This testimony from the boy who fathered the child with the teacher appeared in the DailyMail today:
'I struggled to come to terms with my abuse': Boy B's hard-hitting victim impact statement'I was in love with Rebecca and struggled to come to terms with my abuse - I was completely in denial. I subsequently held back and did not fully open up to people. Rebecca was in my head that much, I would argue until I was blue in the face protecting her and would not hear a bad word against her. I felt as so I had betrayed someone I love and had done wrong by giving evidence. I felt a large sense of guilt for a long time. I questioned if I was right to give statements about the woman who was carrying my child, since then I have replayed a lot of things in my head, and spoken to a lot of people, and it has made me realise the full extent of the abuse carried out on me and the tactics that were used to do so.
'I was coerced and controlled, manipulated, sexually abused and mentally abused. it is very upsetting that this has happened to me, and I have had little to no support from any organisations. I am only just finding help through self-referrals and help from a family support worker.
'The months after the abuse happened to me was a very dark time, I felt backed into a corner. I had just lived a double life for 18 months behind my family's back. This had a massive mental toll on me and my family. It tore my family apart, they struggled to come to terms with the fact they sent me to school, where they believed it to be a safe environment, and this happened as a result. I attended school regularly and left with straight As. My parents broke down every day and night trying to get me to speak, I held many things back. I thought I would be better off dealing with things alone, as it is a rare case and not very relatable to others.
'The gender inequality I have faced is absurd. I feel that because of my gender this is seen as a lesser crime. I have been told time after time, that now I am 18, I will have to wait years for support, as I am now an adult. The grooming started at 15 years of age, and I have struggled to find any services which support males of my age with sexual abuse counselling and support. There are a lot for young females and children though. I feel like sometimes these crimes go unnoticed due to men bottling things up, I hope there is an increase in these services in the future.

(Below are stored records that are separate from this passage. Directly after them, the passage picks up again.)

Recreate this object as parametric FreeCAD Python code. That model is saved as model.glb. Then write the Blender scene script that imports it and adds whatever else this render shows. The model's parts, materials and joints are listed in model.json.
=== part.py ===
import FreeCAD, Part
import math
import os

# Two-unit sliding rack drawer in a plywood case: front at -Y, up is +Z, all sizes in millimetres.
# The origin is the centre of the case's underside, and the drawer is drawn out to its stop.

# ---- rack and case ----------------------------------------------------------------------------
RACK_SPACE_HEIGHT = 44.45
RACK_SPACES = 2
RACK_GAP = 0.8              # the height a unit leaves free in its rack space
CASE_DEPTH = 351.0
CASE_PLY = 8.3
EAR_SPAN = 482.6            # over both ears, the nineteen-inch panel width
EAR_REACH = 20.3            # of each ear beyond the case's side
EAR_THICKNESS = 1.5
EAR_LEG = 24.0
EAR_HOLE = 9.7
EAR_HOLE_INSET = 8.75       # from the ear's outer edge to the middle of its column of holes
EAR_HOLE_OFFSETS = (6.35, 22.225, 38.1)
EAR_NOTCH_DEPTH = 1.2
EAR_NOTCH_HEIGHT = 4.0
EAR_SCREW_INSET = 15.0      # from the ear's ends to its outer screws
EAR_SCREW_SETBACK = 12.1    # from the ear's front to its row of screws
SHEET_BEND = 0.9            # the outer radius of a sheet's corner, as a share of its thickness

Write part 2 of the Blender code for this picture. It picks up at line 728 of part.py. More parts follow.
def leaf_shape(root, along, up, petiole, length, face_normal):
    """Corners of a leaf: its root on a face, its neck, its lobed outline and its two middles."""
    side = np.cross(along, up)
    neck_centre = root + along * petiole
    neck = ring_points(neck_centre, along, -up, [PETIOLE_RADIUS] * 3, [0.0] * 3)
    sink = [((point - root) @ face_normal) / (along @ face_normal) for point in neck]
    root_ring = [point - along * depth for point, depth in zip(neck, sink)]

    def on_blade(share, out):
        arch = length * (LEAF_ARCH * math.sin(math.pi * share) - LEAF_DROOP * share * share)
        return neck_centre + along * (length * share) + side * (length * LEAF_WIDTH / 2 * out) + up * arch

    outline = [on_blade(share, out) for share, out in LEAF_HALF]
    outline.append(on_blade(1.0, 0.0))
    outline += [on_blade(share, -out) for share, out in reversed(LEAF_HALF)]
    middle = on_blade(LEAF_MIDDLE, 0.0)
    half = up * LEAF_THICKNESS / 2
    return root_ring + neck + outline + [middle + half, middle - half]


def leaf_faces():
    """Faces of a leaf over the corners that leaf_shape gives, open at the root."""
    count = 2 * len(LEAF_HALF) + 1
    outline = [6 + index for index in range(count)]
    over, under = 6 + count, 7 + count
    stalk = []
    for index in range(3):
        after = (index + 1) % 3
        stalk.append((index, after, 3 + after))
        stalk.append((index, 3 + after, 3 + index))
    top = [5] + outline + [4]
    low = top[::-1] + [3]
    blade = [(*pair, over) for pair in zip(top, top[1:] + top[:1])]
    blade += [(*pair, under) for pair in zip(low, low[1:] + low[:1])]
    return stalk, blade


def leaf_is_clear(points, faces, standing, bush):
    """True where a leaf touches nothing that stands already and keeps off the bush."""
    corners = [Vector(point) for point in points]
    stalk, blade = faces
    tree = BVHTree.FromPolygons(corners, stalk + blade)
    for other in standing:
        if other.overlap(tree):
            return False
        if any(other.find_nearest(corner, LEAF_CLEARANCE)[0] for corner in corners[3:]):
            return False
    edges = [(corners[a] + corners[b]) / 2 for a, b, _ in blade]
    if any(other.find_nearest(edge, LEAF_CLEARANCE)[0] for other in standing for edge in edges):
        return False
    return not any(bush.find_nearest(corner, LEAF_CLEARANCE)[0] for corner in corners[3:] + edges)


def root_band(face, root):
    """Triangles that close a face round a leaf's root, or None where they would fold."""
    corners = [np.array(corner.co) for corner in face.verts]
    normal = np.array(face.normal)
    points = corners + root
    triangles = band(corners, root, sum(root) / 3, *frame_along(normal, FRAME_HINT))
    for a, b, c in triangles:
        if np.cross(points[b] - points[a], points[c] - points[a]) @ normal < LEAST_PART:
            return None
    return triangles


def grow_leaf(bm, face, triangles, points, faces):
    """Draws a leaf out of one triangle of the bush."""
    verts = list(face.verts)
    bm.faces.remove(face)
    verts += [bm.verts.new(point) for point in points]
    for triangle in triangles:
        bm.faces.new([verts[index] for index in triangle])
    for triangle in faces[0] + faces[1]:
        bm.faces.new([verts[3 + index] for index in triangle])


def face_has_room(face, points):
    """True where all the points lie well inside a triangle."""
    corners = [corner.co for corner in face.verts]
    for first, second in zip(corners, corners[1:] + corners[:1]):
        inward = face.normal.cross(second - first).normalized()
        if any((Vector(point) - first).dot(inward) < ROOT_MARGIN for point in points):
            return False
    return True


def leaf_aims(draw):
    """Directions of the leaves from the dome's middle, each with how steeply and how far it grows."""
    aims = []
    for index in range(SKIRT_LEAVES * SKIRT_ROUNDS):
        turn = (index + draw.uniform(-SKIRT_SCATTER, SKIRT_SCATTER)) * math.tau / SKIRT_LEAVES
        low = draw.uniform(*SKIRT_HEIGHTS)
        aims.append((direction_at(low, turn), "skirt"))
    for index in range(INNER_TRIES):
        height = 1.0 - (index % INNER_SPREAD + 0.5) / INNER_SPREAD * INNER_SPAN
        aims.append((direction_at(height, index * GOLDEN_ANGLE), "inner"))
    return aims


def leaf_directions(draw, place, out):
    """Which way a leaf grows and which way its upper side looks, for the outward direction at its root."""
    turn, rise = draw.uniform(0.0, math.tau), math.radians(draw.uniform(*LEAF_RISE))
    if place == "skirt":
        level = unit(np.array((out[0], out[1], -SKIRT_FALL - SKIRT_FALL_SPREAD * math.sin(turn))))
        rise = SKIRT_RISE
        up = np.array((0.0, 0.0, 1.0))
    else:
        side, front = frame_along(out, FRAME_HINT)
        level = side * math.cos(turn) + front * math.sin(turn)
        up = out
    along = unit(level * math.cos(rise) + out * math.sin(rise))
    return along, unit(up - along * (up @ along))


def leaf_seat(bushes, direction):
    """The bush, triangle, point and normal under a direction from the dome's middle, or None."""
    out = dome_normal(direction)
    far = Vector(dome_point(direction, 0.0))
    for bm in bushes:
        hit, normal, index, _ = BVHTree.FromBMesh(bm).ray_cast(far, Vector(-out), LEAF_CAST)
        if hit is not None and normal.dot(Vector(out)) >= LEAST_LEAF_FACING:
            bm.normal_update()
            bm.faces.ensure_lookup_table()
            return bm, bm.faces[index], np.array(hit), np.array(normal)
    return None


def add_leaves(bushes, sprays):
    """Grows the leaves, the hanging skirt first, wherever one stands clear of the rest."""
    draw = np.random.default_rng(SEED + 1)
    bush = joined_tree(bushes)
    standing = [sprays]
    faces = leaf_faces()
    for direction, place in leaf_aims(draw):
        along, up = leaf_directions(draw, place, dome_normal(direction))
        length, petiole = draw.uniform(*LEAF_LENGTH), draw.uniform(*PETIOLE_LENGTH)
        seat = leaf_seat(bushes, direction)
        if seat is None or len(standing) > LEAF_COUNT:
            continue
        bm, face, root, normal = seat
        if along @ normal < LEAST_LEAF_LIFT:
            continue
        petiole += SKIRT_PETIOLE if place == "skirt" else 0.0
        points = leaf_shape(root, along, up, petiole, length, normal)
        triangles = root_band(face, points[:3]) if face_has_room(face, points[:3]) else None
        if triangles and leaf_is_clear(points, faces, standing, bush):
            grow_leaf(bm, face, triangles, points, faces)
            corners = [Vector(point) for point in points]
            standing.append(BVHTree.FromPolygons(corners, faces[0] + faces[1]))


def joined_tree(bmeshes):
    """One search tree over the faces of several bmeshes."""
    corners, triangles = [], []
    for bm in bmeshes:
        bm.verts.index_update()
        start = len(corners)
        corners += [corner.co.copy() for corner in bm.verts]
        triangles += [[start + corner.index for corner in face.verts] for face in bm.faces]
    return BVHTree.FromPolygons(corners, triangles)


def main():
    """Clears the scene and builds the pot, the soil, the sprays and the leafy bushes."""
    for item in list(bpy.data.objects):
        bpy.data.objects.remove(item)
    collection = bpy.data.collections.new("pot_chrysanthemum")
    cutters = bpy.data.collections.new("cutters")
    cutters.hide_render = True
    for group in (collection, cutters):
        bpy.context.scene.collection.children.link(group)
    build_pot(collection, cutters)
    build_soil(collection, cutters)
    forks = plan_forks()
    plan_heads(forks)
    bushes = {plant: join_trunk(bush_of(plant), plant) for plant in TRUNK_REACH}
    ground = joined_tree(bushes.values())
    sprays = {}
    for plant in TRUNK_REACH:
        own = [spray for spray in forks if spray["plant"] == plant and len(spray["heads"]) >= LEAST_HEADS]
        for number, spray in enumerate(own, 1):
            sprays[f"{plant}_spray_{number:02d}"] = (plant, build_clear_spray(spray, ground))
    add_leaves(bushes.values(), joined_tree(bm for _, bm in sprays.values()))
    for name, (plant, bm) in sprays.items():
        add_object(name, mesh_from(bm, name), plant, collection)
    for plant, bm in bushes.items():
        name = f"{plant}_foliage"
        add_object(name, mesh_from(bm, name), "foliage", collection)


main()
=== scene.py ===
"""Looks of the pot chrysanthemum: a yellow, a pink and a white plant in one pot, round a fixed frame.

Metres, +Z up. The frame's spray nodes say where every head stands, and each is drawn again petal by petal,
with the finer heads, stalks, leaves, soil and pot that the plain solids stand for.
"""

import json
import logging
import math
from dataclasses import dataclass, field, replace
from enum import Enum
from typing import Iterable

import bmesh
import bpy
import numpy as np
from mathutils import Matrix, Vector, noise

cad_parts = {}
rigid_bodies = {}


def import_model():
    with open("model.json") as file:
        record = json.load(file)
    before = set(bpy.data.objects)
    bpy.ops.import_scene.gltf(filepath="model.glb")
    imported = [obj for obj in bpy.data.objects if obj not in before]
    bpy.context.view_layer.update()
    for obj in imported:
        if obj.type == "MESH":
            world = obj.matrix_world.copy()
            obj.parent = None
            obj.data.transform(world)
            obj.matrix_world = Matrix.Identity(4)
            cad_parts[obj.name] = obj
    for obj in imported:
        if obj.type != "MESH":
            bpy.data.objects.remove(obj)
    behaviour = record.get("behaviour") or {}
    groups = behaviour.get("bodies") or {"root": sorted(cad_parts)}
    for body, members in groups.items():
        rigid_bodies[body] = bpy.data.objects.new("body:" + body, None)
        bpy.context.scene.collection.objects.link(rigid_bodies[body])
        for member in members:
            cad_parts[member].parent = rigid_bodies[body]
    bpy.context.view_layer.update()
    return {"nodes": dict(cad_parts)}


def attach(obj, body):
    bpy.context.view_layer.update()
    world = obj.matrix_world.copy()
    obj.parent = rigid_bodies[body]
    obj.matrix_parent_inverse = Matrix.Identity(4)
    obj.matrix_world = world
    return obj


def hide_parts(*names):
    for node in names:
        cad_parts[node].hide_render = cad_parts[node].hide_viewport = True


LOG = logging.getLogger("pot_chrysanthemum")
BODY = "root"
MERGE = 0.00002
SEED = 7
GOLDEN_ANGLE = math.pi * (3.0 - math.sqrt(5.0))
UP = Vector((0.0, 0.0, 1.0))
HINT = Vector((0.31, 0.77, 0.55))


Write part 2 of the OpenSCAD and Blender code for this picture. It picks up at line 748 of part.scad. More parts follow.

'I struggle to understand how Rebecca still takes no responsibility for the crimes she committed. I have never been in trouble in my life, and attending court is very intimidating. I seriously struggle with the thought of Rebecca getting away with all these crimes and how this may impact my life in the future. The future I have set for myself has already been greatly impacted.'
Amazing what weeks and months of government struggle sessions can brainwash a kid into saying. This is straight out of North Korea where pilots were signing bizarre statements.
“I have spoken to a lot of people, and it has made me realise the full extent of the abuse carried out on me and the tactics that were used to do so.
‘The gender inequality I have faced is absurd. I feel that because of my gender this is seen as a lesser crime. I have been told time after time, that now I am 18, I will have to wait years for support,
I feel like sometimes these crimes go unnoticed due to men bottling things up,”
Thank you for clarity.
*’I was in love with Rebecca and struggled to come to terms with my abuse - I was completely in denial.*
Get your first piece of ass and you’re in love?
I think that testimony is mostly social worker and lawyer words in his mouth. I think that boy was manipulated. And I think he was harmed. But he could very well be just as harmed by a 17 year old cheerleader with a desire to have the first wedding. I am guessing the boy was not nearly as interested in his baby and his parents, mostly his mother who was interested in bringing up her grandchild. And she is being denied. If the baby is not put up for adoption the mother still has the ability to extract child support from the father after she gets out of jail. The boy and the baby are clearly pawns here.